Back home the big question now hovers over the future of secondary education after councillors agreed not only to keep North Roe and Urafirth primaries open, but to lift the threat to primaries in Sandness and Burravoe.

Campaign group CURE (Communities United for Rural Education) has called for a halt to the consultation into closing Shetland’s five junior high schools or removing S4.

Secretary Gordon Thomson said: “We would like them to defer or discontinue the secondary proposals because they can see there is a massive amount of opposition to school closures or school reduction.

“These are communities trying to increase in size and we can’t keep cutting them. The council should continue to support rural areas.”

Robinson said he could not comment while the consultations on Mid Yell and Symbister were ongoing, but he implied it might be wise to wait until the new Anderson High School was completed in 2017.

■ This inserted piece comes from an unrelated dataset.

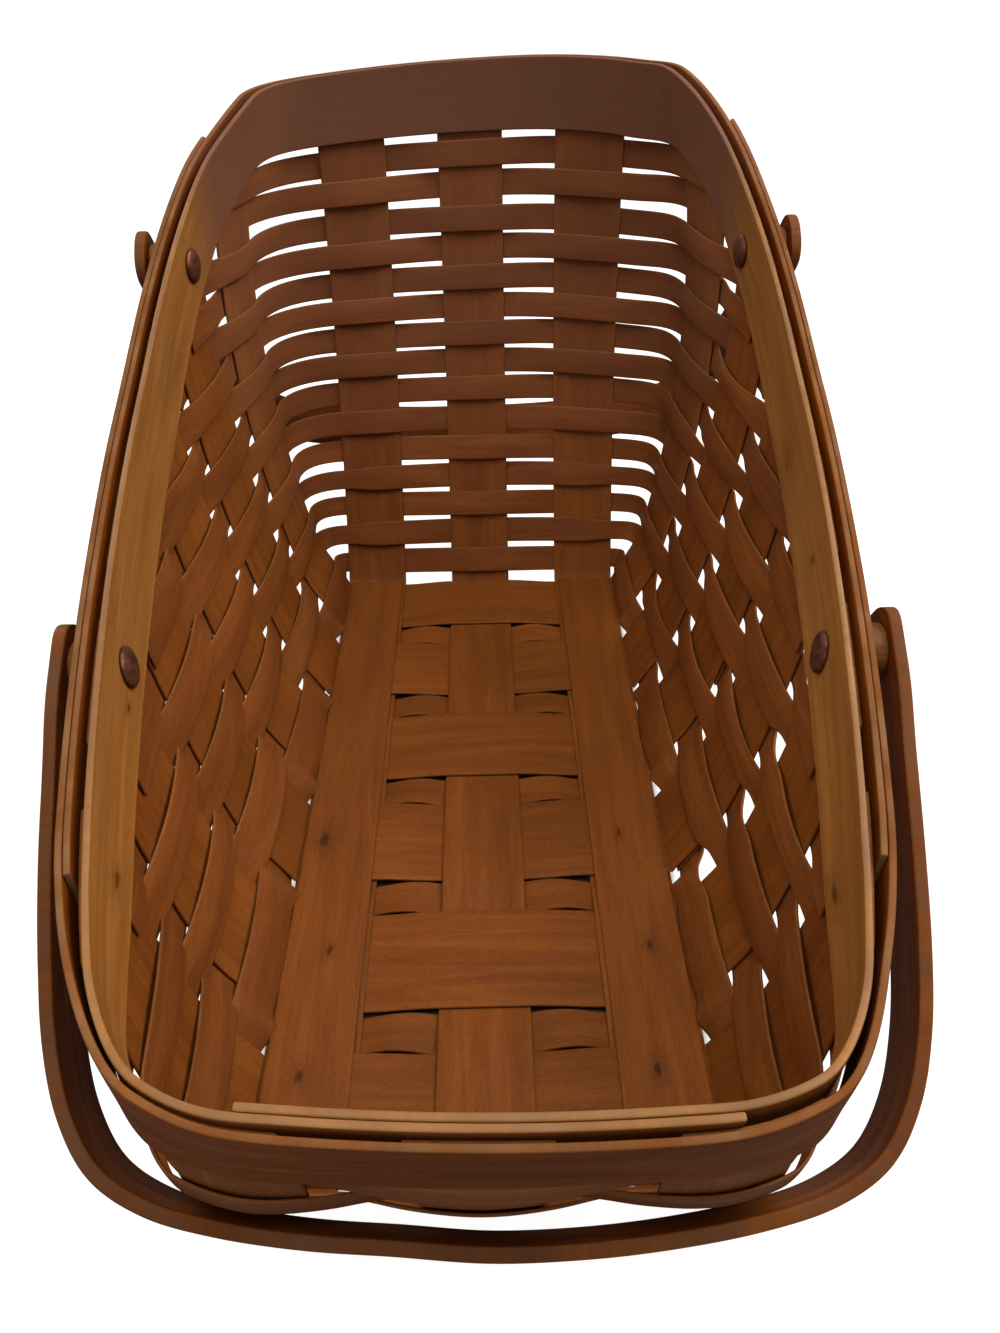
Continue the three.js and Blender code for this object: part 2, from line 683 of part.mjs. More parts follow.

“We have had a clear indication from Education Scotland that they consider the opening of the new Anderson High School as a key time to make changes to our education system.

“I think we need to reflect on that information in light of the delay to building the school.

“I think our officers’ time would be much better spent on developing the Shetland Learning Partnership and focusing on delivering the new Anderson High, which I think will have a major impact on education within the whole of Shetland.

“And I look forward to comments from Education Scotland on our proposals for secondary education that could help frame how we deal with the school estate.”